On beta cluster we have a log configuration error (T97138) causing maintenance scripts to spurts a PHP stracktrace.

The http://integration.wikimedia.org/ci/job/beta-scap-eqiad/ beta-scap-eqiad jenkins job runs scap and abort when running mergeMessageFileList.php (T96920) but the php script trace isn't shown:

https://integration.wikimedia.org/ci/job/beta-scap-eqiad/50109/console

Started by upstream project "beta-code-update-eqiad" build number 52826
originally caused by:
 Started by timer
Building remotely on deployment-bastion.eqiad (betaclusterEqiad deployment-bastion-eqiad) in workspace /mnt/home/jenkins-deploy/workspace/beta-scap-eqiad
No emails were triggered.
[beta-scap-eqiad] $ /bin/bash -xe /tmp/hudson2089674335862586503.sh
+ /srv/deployment/scap/scap/bin/scap 'beta-scap-eqiad (build #50109)'
21:03:58 Started scap: beta-scap-eqiad (build #50109)
21:03:58 Copying to deployment-bastion.eqiad.wmflabs from deployment-bastion.eqiad.wmflabs
21:03:58 Started rsync common
21:04:07 Finished rsync common (duration: 00m 08s)
21:04:07 Compiled /srv/mediawiki/wikiversions-labs.json to /srv/mediawiki/wikiversions-labs.cdb
21:04:07 Started mw-update-l10n
21:04:07 Updating ExtensionMessages-master.php
21:04:08 Finished mw-update-l10n (duration: 00m 00s)
21:04:08 Unhandled error:
Traceback (most recent call last):
  File "/mnt/srv/deployment/scap/scap/scap/cli.py", line 276, in run
    exit_status = app.main(extra_args)
  File "/mnt/srv/deployment/scap/scap/scap/main.py", line 39, in main
    self._before_cluster_sync()
  File "/mnt/srv/deployment/scap/scap/scap/main.py", line 218, in _before_cluster_sync
    version, wikidb, self.verbose, self.config)
  File "/mnt/srv/deployment/scap/scap/scap/tasks.py", line 496, in update_localization_cache
    logger)
  File "/mnt/srv/deployment/scap/scap/scap/utils.py", line 308, in sudo_check_call
    raise subprocess.CalledProcessError(proc.returncode, cmd)
CalledProcessError: Command '/usr/local/bin/mwscript mergeMessageFileList.php --wiki="eowiki" --list-file="/srv/mediawiki-staging/wmf-config/extension-list" --output="/tmp/tmp.VpRueQKWIR" ' returned non-zero exit status 1
21:04:08 scap failed: CalledProcessError Command '/usr/local/bin/mwscript mergeMessageFileList.php --wiki="eowiki" --list-file="/srv/mediawiki-staging/wmf-config/extension-list" --output="/tmp/tmp.VpRueQKWIR" ' returned non-zero exit status 1 (duration: 00m 09s)

Running that maintenance script manually shows the PHP trace from T97138

Event Timeline

hashar created this task.Apr 24 2015, 3:11 PM
hashar raised the priority of this task from to Needs Triage.
hashar updated the task description. (Show Details)
hashar added a subscriber: hashar.
Restricted Application added a subscriber: Aklapper. · View Herald TranscriptApr 24 2015, 3:11 PM
greg set Security to None.

it's got "--output" to a temp file - is the file empty?

bd808 added a subscriber: bd808.Apr 24 2015, 9:32 PM

The stdout/stderr of the proc should be going to the logger at debug level.
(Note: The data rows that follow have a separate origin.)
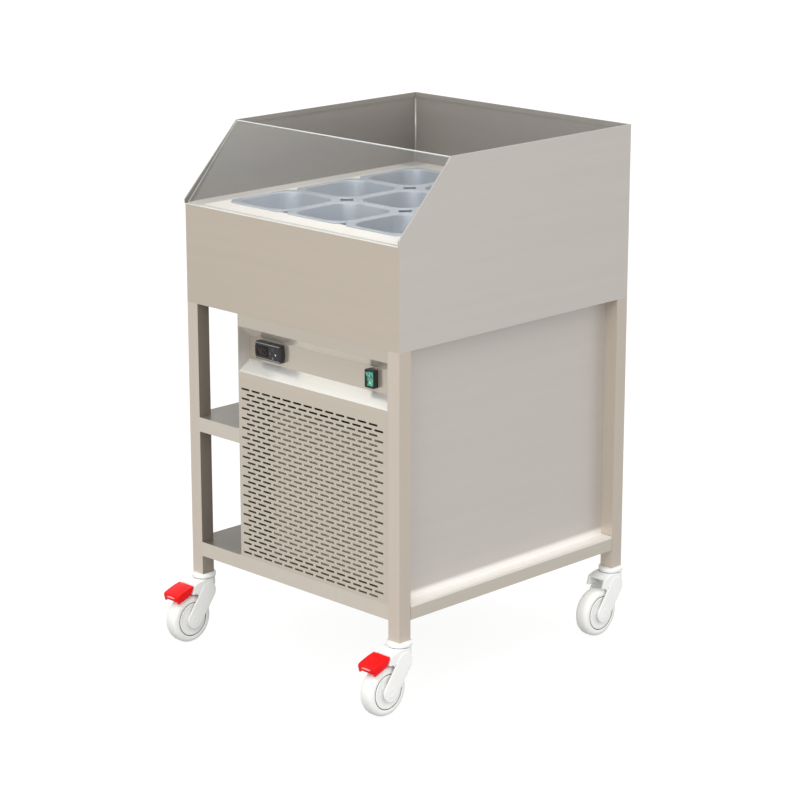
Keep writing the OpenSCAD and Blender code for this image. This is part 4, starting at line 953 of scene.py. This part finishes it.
def makeSwitch():
    form = switchForm
    low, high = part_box("switch_frame")
    centre = (low + high) / 2
    w, h = (high.x - low.x) / mm, (high.z - low.z) / mm
    wall, tall = form["wall"], form["tall"]
    loops = []
    for inset, depth in ((0, 12), (0, 1.2), (0.35, 0.35), (1.2, 0), (wall - 0.5, 0.1), (wall, 0.7), (wall, form["depth"])):
        loop = roundedLoop(w - 2 * inset, h - 2 * inset, max(form["corner"] - inset, 0.6), 0, 5)
        loops.append([Vector((p.x, depth, p.y)) for p in loop])
    bezel = meshPiece("switchBezel", placed(skinLoops(loops), (centre.x, low.y, centre.z)), finishes["black_plastic"],
                      "frame")
    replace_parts(bezel, "switch_frame")

    tipped = Matrix.Rotation(math.radians(form["tilt"]), 4, "X")

    pivot = (centre.x, low.y + form["pivotDepth"] * mm, centre.z)

    def onRocker(name, made, finish, smooth=True):
        points, faces = made
        made = placed(([tipped @ p for p in points], faces), pivot)
        return meshPiece(name, made, finish, "rocker", smooth)

    # rocker: two facets with a soft valley, tilted as the CAD one
    heights = [-tall + 2 * tall * i / 12 for i in range(13)]
    face = [(form["front"] - form["dish"] * (abs(z) / tall) ** 1.5, z) for z in heights]
    half = (w - 2 * wall) / 2 - form["gap"]
    rocker = onRocker("rockerCap", slab(face + form["heel"], -half, half), finishes["rocker_green"])
    softened(rocker, 0.7)
    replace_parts(rocker, "switch_rocker")
    # a bar for on and a ring for off
    onRocker("rockerMarkOn", ([Vector((a, form["onFront"], b)) for a, b in form["onMark"]], [(0, 1, 2, 3)]), markWhite, False)
    rings = [point for radius in form["offRadii"] for point in arcPoints(form["offMark"], radius, 0, 330, 11)]
    faces = [(i, (i + 1) % 12, 12 + (i + 1) % 12, 12 + i) for i in range(12)]
    onRocker("rockerMarkOff", ([Vector((a, form["offFront"], b)) for a, b in rings], faces), markWhite, False)


makeController()
makeButtons()
makeSwitch()
print("controls made")

screwForm = {"radius": 3.4, "height": 1.6, "inset": 9}


def makeScrews():
    # dished pan heads round the edge of the unit's back panel
    r, h, inset = screwForm["radius"], screwForm["height"], screwForm["inset"] * mm
    profile = [(0, r), (h * 0.45, r * 0.96), (h * 0.85, r * 0.7), (h, r * 0.42), (h * 0.55, r * 0.30), (h * 0.5, 0.2)]
    head = turned(profile, 24, "y")
    low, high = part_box("unit_back_panel")
    middle = (low + high) / 2
    spots = [(x, high.y, z) for x in (low.x + inset, middle.x, high.x - inset)
             for z in (low.z + inset, middle.z, high.z - inset) if x != middle.x or z != middle.z]
    for index, spot in enumerate(spots):
        meshPiece("backScrew_%d" % index, placed(head, spot), finishes["axle_steel"], "frame")


weldForm = {"sheet": 1.5, "reach": 2.2, "endGap": 12}


def makeCornerWelds():
    # ground weld lines in the guard's two inside corners
    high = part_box("back_panel")[1]
    sheet, reach = weldForm["sheet"], weldForm["reach"]
    deckTop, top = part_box("deck")[1].z / mm, high.z / mm - weldForm["endGap"]
    curve = [(1 - math.sin(math.radians(turn)), math.cos(math.radians(turn)) - 1) for turn in (22, 45, 68)]
    for name, side in (("left", -1), ("right", 1)):
        x, y = side * (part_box("right_side_panel")[1].x / mm - sheet), high.y / mm - sheet
        outline = [(x, y), (x - side * reach, y)]
        outline += [(x - side * reach * a, y + reach * b) for a, b in curve] + [(x, y - reach)]
        weld = placed(slab(outline, deckTop, top, "z"))
        meshPiece("cornerWeld_" + name, weld, finishes["side_steel"], "frame")


makeScrews()
makeCornerWelds()
print("fastenings made")

studio = {"sky": 0.46, "skyLean": (0.22, -0.25, 1.05), "skyLeast": 0.06, "skyColour": (1, 0.99, 0.975, 1),
          "keyWay": (1.0, -2.1, 1.43), "keyReach": 4.2, "keySize": 1.5, "keyPower": 42,
          "fillPlace": (4.4, -0.4, 1.5), "fillSize": 2.4, "fillPower": 28, "aim": (0, 0, 0.5),
          "floorSize": 12, "floorDrop": 0.0005, "floorColour": (0.11, 0.11, 0.109),
          # glow of the floor for each kind of ray
          "floorGlow": {"Is Camera Ray": 0.90, "Is Glossy Ray": 0.77, "Is Transmission Ray": 0.90, "Is Diffuse Ray": 0.24}}


def worked(tree, value, amount, kind="ADD"):
    node = tree.nodes.new("ShaderNodeMath")
    node.operation = kind
    node.inputs[1].default_value = amount
    tree.links.new(value, node.inputs[0])
    return node.outputs[0]


def makeSky():
    world = bpy.data.worlds.new("studioSky")
    scene.world = world
    world.use_nodes = True
    tree = world.node_tree
    tree.nodes.clear()
    ray = tree.nodes.new("ShaderNodeLightPath")
    seen = added(tree, ray.outputs["Is Camera Ray"], ray.outputs["Is Glossy Ray"], "MAXIMUM")
    seen = added(tree, seen, ray.outputs["Is Transmission Ray"], "MAXIMUM")
    soft = tree.nodes.new("ShaderNodeBackground")
    soft.inputs["Color"].default_value = studio["skyColour"]
    # soft dome: brightest overhead and towards the front right
    where = tree.nodes.new("ShaderNodeTexCoord")
    lean = tree.nodes.new("ShaderNodeVectorMath")
    lean.operation = "DOT_PRODUCT"
    lean.inputs[1].default_value = studio["skyLean"]
    tree.links.new(where.outputs["Generated"], lean.inputs[0])
    level = worked(tree, lean.outputs["Value"], studio["sky"])
    tree.links.new(worked(tree, level, studio["skyLeast"], "MAXIMUM"), soft.inputs["Strength"])
    white = tree.nodes.new("ShaderNodeBackground")
    white.inputs["Color"].default_value = (1, 1, 1, 1)
    white.inputs["Strength"].default_value = 1.0
    either = tree.nodes.new("ShaderNodeMixShader")
    out = tree.nodes.new("ShaderNodeOutputWorld")
    tree.links.new(seen, either.inputs["Fac"])
    tree.links.new(soft.outputs[0], either.inputs[1])
    tree.links.new(white.outputs[0], either.inputs[2])
    tree.links.new(either.outputs[0], out.inputs["Surface"])


def softbox(name, place, size, power):
    lamp = bpy.data.lights.new(name, "AREA")
    lamp.shape = "SQUARE"
    lamp.size = size
    lamp.energy = power
    holder = bpy.data.objects.new(name, lamp)
    holder.location = place
    holder.rotation_euler = (Vector(studio["aim"]) - Vector(place)).to_track_quat("-Z", "Y").to_euler()
    scene.collection.objects.link(holder)


def makeFloor():
    # pale floor that reads white to the camera and in reflections, and still takes the shadow
    size = studio["floorSize"]
    mesh = bpy.data.meshes.new("studioFloor")
    mesh.from_pydata([(-size, -size, 0), (size, -size, 0), (size, size, 0), (-size, size, 0)], [], [(0, 1, 2, 3)])
    floor = bpy.data.objects.new("studioFloor", mesh)
    floor.location.z = -studio["floorDrop"]
    scene.collection.objects.link(floor)
    finish, tree, shader = newFinish("studioFloor")
    cloud = noiseAt(tree, rowPlace(tree, (3, 3, 3)), 3)
    tree.links.new(shaded(tree, studio["floorColour"], spread(tree, cloud, 0.99, 1.01)), shader.inputs["Base Color"])
    shader.inputs["Roughness"].default_value = 0.8
    shader.inputs["Emission Color"].default_value = (1, 1, 1, 1)
    ray = tree.nodes.new("ShaderNodeLightPath")
    lift = None
    for kind, glow in studio["floorGlow"].items():
        seen = worked(tree, ray.outputs[kind], glow, "MULTIPLY")
        lift = seen if lift is None else added(tree, lift, seen, "MAXIMUM")
    tree.links.new(lift, shader.inputs["Emission Strength"])
    mesh.materials.append(finish)


makeSky()
keyPlace = Vector(studio["keyWay"]).normalized() * studio["keyReach"] + Vector(studio["aim"])
softbox("fillBox", studio["fillPlace"], studio["fillSize"], studio["fillPower"])
softbox("keyBox", keyPlace, studio["keySize"], studio["keyPower"])
makeFloor()
print("studio made")
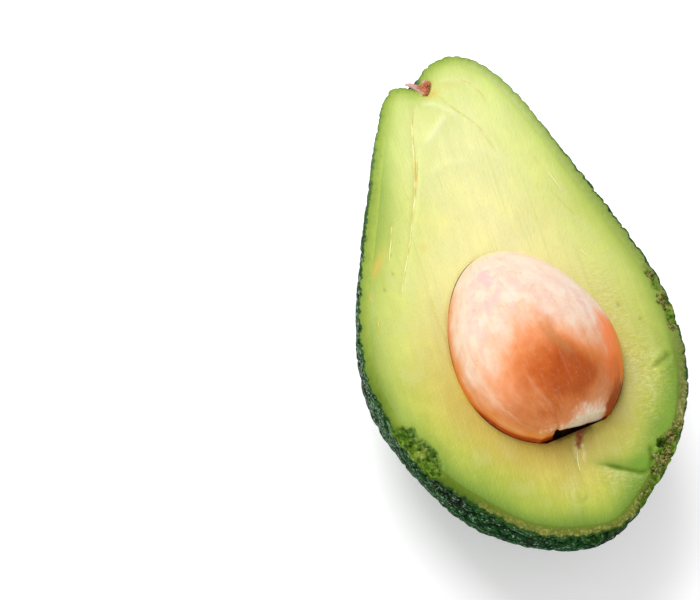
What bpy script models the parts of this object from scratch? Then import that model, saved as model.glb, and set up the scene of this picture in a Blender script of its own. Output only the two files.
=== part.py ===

Is jenkins running with the --verbose flag? I can't remember if I got that to pass through to everything or not yet.

as far as I could tell it should be working, verbose flag not necessary... but for some reason it does seem to eat the output - note I closely examined the scap code and the called php code - I could not see anything that would cause the output to get eaten... The only part I didn't examine thoroughly is the debug logger - I don't know how that is set up or whether it really works - maybe the logger is eating the output?

bd808 added a comment.Apr 26 2015, 4:32 PM

The only part I didn't examine thoroughly is the debug logger - I don't know how that is set up or whether it really works - maybe the logger is eating the output?

The logger is setup by scap.log.setup_loggers() which is called by scap.cli.Application._setup_loggers(). The default console log level is INFO unless --verbose is passed to the app. This is why I asked if Jenkins was passing --verbose.

Ok that explains a lot. For some reason I was thinking about passing --verbose to the subcommand, not to scap it's self. Sorry for being dense. I'll try to dig in to it further.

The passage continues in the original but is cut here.